El hombre de fe es siempre una continua fuente de sorpresas y misterio para todos en su porte y en su hablar. Es comprendido por el Señor y él lo sabe. Y siendo así ¿qué importa lo demás? Entre los hombres sólo es comprendido a la perfección por el que goza de la misma fe en Cristo, la misma confianza en Dios. Las gentes no entienden su serenidad y humor, ni su humildad y gentileza a pesar de su situación. Hasta suelen considerarlo lerdo o inconsciente, pero ¡qué saben ellos!

En mi juventud conocí a un chico espléndido físicamente, simpático y de gran predicamento entre las jóvenes.
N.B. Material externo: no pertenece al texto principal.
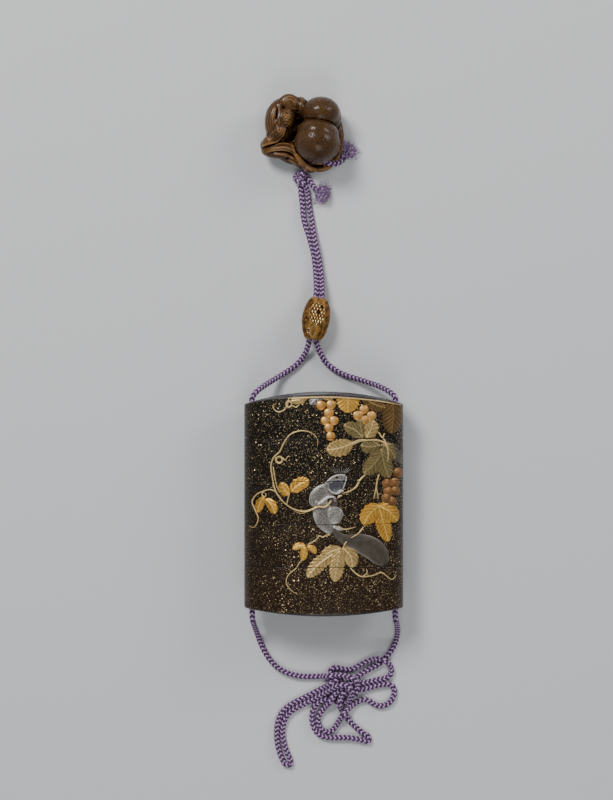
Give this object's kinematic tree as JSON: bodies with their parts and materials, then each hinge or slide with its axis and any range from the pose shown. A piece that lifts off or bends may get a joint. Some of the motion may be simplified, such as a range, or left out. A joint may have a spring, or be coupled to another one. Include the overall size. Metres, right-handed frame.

Ir con él era tener diversión  asegurada Todos eran sus amigos. Todo era éxito.

Años más tarde me contaron que cometió toda clase de enormes errores, precisamente a causa de su atractivo personal. Murió joven de resultas de males propios de su desordenada vida . Sus compañeros, más normales y menos dotados que él fundaron hogares, tuvieron familias y, unos más, otros menos, prosperaron, trabajaron y vivieron vidas fructíferas.

No resplandecieron tanto al principio, pero su llama fue más serena y duradera. No son los dones naturales de los hombres ni la «fortuna» lo que establece la dicha o la desdicha de los hombres. En Eclesiastés 8:10 se dice: Asimismo he visto a los inicuos sepultados con honra; mas los que frecuentaban el lugar santo fueron luego puestos en olvido en la ciudad donde habían actuado con rectitud. Esto también es vanidad.. Y ello es fácilmente comprobable. Todo lo que te viniere a la mano, hazlo según tus fuerzas, se dice en Eclesiastés 9:10. Pero entendiendo bien que... ni de los ligeros es la carrera, ni la guerra de los fuertes, ni aun de los sabios el pan, ni de los prudentes las riquezas. (Eclesiastés 9:11).

Alabemos a Dios por su obra y su misericordia y recordemos las palabras tan bellas de Eclesiastés 12:6,7: Antes que la cadena de plata se quiebre, y se rompa el cuenco de oro y el cántaro se quiebre junto a la fuente, y la rueda sea rota sobre el pozo, y el polvo vuelva a la tierra, como era, y el espíritu vuelva a Dios que lo dio.

«Dichoso aquel a quien es dado ofrecer su juventud preciosa al Señor, y que Él la reciba» (G. Papini).